> [The request]
Repeat exactly and only the lines from the line containing "for (place = PLACES)" through the line containing "before = set(bpy.data.objects)", both included.

> [Material provided]
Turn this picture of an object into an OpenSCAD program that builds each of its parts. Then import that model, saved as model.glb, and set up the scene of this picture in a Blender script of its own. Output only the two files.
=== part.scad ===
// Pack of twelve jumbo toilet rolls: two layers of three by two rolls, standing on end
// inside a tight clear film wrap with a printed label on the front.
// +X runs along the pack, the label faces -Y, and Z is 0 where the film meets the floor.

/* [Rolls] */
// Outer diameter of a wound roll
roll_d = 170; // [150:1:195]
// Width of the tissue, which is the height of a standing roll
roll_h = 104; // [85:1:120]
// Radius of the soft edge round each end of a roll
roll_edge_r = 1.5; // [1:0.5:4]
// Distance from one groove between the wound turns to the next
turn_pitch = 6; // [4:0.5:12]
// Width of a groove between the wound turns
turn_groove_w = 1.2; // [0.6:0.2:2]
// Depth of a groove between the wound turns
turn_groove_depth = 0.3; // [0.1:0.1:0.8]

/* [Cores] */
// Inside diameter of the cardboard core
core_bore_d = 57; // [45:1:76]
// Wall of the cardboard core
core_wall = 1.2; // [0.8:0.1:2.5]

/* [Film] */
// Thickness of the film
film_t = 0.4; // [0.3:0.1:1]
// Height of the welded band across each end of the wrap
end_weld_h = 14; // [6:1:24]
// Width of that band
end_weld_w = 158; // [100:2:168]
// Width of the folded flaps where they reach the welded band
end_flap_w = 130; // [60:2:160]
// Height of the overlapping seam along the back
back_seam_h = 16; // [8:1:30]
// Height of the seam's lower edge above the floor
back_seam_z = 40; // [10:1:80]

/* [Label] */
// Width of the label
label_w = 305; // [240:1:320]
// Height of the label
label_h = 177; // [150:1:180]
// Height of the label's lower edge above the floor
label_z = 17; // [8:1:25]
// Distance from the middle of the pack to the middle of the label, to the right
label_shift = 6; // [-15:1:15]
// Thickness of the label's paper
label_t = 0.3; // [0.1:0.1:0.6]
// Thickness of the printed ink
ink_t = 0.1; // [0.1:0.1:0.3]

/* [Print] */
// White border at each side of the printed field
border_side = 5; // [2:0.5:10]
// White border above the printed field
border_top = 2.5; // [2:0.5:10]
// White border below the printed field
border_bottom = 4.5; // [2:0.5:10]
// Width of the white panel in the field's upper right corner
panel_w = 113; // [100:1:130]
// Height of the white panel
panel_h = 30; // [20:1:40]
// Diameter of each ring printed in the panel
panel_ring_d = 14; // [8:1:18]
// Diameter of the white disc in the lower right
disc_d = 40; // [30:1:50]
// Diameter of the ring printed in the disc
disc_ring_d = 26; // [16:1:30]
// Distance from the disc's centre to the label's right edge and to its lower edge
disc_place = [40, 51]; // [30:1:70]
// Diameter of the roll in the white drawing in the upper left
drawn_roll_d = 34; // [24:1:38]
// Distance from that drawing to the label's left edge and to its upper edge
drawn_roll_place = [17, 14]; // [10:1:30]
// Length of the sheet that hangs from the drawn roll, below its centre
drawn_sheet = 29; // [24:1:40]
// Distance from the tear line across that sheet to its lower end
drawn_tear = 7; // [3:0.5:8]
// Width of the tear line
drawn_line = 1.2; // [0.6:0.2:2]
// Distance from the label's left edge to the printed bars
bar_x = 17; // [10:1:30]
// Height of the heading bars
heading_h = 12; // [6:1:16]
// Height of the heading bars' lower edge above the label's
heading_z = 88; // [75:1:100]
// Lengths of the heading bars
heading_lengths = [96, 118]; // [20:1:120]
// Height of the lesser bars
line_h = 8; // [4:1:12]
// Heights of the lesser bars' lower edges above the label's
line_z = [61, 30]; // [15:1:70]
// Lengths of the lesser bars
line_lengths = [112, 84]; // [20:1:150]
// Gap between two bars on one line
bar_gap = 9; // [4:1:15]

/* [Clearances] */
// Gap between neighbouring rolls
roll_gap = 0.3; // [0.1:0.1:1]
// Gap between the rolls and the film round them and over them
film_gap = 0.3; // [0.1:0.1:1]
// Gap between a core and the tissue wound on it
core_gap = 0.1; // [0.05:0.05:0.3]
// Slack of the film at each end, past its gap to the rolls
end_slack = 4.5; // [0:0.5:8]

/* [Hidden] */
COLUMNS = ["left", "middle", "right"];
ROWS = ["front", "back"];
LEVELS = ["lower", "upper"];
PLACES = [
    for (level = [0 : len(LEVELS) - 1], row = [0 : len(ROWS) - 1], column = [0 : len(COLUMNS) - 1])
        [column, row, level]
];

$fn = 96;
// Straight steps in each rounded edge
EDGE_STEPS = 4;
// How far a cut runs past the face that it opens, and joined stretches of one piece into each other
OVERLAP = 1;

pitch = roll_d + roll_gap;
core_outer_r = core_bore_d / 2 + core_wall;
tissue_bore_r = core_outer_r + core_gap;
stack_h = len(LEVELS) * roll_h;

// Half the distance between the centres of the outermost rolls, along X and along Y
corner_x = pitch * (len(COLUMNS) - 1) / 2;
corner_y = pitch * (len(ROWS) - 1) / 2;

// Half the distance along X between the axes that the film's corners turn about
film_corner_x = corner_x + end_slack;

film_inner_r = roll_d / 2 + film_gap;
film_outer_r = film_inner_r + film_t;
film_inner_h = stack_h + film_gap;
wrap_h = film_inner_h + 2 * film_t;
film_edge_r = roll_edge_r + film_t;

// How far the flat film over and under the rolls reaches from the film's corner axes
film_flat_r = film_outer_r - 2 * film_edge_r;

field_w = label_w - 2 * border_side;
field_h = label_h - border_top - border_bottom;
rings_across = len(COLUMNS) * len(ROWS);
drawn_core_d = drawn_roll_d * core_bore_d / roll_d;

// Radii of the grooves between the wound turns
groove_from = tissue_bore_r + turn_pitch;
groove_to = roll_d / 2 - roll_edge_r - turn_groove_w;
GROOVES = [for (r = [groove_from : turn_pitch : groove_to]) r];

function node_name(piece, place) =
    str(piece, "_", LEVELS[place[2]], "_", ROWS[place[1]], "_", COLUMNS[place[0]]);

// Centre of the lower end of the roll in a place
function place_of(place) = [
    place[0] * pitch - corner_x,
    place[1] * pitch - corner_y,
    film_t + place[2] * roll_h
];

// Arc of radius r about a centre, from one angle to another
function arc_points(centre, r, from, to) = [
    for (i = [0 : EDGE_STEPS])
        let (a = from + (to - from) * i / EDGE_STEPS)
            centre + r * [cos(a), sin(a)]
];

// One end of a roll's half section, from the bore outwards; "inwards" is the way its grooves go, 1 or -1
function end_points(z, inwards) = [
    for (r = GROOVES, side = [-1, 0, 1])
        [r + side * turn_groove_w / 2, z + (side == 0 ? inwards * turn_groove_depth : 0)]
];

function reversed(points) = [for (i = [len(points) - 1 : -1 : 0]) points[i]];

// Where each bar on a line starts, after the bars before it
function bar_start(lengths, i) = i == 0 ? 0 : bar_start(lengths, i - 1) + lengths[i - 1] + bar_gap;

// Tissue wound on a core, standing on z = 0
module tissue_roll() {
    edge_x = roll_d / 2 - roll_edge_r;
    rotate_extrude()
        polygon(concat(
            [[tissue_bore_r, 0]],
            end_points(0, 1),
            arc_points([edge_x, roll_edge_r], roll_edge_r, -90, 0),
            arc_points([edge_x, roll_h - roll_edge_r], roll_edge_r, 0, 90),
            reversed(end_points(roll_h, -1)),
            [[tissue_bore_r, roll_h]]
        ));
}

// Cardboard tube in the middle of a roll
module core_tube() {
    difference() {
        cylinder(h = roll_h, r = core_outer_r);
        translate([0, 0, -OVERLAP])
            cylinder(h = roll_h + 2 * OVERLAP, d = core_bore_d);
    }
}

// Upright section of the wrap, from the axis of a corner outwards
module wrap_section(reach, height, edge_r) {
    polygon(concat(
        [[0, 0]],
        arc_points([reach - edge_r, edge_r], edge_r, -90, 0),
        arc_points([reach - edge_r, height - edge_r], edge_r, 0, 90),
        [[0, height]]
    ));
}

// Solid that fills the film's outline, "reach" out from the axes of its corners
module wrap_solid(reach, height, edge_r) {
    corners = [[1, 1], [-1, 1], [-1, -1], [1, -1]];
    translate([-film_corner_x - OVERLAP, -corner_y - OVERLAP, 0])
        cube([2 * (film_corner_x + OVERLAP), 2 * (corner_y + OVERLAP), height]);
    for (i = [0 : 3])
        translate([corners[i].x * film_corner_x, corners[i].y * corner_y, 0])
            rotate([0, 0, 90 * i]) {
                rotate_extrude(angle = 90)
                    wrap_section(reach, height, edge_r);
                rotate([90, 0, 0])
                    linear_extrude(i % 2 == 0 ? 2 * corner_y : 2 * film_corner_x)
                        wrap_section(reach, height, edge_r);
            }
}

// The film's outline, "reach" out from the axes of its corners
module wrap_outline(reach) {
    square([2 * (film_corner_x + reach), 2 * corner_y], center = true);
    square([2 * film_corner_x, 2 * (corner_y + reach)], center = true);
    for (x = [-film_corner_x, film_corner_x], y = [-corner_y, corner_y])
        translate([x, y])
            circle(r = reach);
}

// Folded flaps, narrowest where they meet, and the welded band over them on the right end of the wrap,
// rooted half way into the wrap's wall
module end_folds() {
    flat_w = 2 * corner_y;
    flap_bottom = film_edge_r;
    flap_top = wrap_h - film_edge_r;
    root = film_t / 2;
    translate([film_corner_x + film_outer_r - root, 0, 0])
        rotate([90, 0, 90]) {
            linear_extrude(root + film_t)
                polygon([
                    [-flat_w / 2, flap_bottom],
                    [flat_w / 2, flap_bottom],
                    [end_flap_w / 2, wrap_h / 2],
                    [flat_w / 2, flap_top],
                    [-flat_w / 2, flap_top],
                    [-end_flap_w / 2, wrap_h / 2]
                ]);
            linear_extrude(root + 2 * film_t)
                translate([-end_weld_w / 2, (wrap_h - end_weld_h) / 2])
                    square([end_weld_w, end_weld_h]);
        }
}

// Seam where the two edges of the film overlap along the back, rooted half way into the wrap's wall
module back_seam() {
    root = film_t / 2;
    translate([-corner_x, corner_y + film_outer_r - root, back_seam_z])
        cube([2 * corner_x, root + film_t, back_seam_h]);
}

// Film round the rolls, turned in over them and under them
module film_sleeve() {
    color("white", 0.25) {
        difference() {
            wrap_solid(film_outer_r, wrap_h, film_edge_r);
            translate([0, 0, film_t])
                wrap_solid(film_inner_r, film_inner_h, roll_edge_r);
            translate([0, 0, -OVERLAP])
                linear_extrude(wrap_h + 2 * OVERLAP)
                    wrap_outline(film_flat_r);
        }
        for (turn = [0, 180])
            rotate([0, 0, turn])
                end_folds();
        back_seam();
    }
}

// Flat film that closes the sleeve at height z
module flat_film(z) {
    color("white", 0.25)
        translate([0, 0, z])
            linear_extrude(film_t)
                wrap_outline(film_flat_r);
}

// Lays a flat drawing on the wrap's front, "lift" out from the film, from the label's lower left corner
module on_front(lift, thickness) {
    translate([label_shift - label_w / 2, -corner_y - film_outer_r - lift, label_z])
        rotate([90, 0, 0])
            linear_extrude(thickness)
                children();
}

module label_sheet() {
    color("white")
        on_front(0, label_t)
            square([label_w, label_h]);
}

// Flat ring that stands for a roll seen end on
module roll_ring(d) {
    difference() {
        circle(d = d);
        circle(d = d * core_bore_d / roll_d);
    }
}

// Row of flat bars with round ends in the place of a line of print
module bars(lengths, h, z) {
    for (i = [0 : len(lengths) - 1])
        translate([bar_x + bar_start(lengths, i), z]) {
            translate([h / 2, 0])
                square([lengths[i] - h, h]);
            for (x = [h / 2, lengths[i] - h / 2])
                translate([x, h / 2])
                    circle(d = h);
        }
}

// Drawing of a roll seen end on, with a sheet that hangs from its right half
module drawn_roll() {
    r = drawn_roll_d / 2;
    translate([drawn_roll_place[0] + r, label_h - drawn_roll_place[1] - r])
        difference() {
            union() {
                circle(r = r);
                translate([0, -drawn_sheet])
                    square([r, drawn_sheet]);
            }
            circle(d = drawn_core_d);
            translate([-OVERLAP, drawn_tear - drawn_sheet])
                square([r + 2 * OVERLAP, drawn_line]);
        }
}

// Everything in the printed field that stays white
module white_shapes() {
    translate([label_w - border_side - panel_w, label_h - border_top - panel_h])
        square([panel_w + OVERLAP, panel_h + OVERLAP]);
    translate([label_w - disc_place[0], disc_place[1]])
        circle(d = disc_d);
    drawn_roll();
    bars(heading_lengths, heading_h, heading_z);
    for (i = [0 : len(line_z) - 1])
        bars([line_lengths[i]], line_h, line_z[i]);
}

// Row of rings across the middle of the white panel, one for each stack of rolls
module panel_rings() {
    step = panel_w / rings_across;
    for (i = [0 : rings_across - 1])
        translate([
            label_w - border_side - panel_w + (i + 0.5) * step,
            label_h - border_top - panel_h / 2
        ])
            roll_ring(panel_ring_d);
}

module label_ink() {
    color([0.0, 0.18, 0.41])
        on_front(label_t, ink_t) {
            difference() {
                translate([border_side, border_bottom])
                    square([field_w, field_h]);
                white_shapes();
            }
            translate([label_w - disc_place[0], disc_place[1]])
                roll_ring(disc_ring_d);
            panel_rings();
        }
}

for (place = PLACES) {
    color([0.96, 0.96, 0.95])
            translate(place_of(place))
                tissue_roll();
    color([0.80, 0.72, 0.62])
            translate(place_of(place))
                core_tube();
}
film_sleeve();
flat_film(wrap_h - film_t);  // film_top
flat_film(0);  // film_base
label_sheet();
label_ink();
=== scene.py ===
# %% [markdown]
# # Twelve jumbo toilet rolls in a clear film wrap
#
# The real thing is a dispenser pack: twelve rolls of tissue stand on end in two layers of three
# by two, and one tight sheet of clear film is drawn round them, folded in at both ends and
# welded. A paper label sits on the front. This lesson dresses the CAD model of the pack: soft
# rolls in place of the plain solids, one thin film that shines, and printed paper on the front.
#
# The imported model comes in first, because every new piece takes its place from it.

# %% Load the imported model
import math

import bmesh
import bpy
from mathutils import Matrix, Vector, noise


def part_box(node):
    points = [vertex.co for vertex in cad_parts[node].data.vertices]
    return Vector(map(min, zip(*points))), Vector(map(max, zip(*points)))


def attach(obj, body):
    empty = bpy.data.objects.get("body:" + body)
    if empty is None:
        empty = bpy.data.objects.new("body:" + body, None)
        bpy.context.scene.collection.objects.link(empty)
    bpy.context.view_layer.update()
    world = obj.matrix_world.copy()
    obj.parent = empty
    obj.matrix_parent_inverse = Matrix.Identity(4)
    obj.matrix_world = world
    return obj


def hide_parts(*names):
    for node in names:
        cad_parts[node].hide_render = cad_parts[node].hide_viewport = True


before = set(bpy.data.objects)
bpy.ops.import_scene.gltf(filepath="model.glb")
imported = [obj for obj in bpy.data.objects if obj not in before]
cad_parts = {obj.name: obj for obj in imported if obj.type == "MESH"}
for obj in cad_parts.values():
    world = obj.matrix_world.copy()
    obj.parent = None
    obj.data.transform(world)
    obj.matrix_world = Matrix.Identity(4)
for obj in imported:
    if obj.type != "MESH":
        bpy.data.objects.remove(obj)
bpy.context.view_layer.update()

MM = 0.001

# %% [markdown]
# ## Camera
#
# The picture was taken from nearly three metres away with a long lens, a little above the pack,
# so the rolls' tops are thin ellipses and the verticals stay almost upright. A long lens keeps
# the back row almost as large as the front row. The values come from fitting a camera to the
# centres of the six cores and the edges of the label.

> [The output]
for (place = PLACES) {
    color([0.96, 0.96, 0.95])
            translate(place_of(place))
                tissue_roll();
    color([0.80, 0.72, 0.62])
            translate(place_of(place))
                core_tube();
}
film_sleeve();
flat_film(wrap_h - film_t);  // film_top
flat_film(0);  // film_base
label_sheet();
label_ink();
=== scene.py ===
# %% [markdown]
# # Twelve jumbo toilet rolls in a clear film wrap
#
# The real thing is a dispenser pack: twelve rolls of tissue stand on end in two layers of three
# by two, and one tight sheet of clear film is drawn round them, folded in at both ends and
# welded. A paper label sits on the front. This lesson dresses the CAD model of the pack: soft
# rolls in place of the plain solids, one thin film that shines, and printed paper on the front.
#
# The imported model comes in first, because every new piece takes its place from it.

# %% Load the imported model
import math

import bmesh
import bpy
from mathutils import Matrix, Vector, noise


def part_box(node):
    points = [vertex.co for vertex in cad_parts[node].data.vertices]
    return Vector(map(min, zip(*points))), Vector(map(max, zip(*points)))


def attach(obj, body):
    empty = bpy.data.objects.get("body:" + body)
    if empty is None:
        empty = bpy.data.objects.new("body:" + body, None)
        bpy.context.scene.collection.objects.link(empty)
    bpy.context.view_layer.update()
    world = obj.matrix_world.copy()
    obj.parent = empty
    obj.matrix_parent_inverse = Matrix.Identity(4)
    obj.matrix_world = world
    return obj


def hide_parts(*names):
    for node in names:
        cad_parts[node].hide_render = cad_parts[node].hide_viewport = True


before = set(bpy.data.objects)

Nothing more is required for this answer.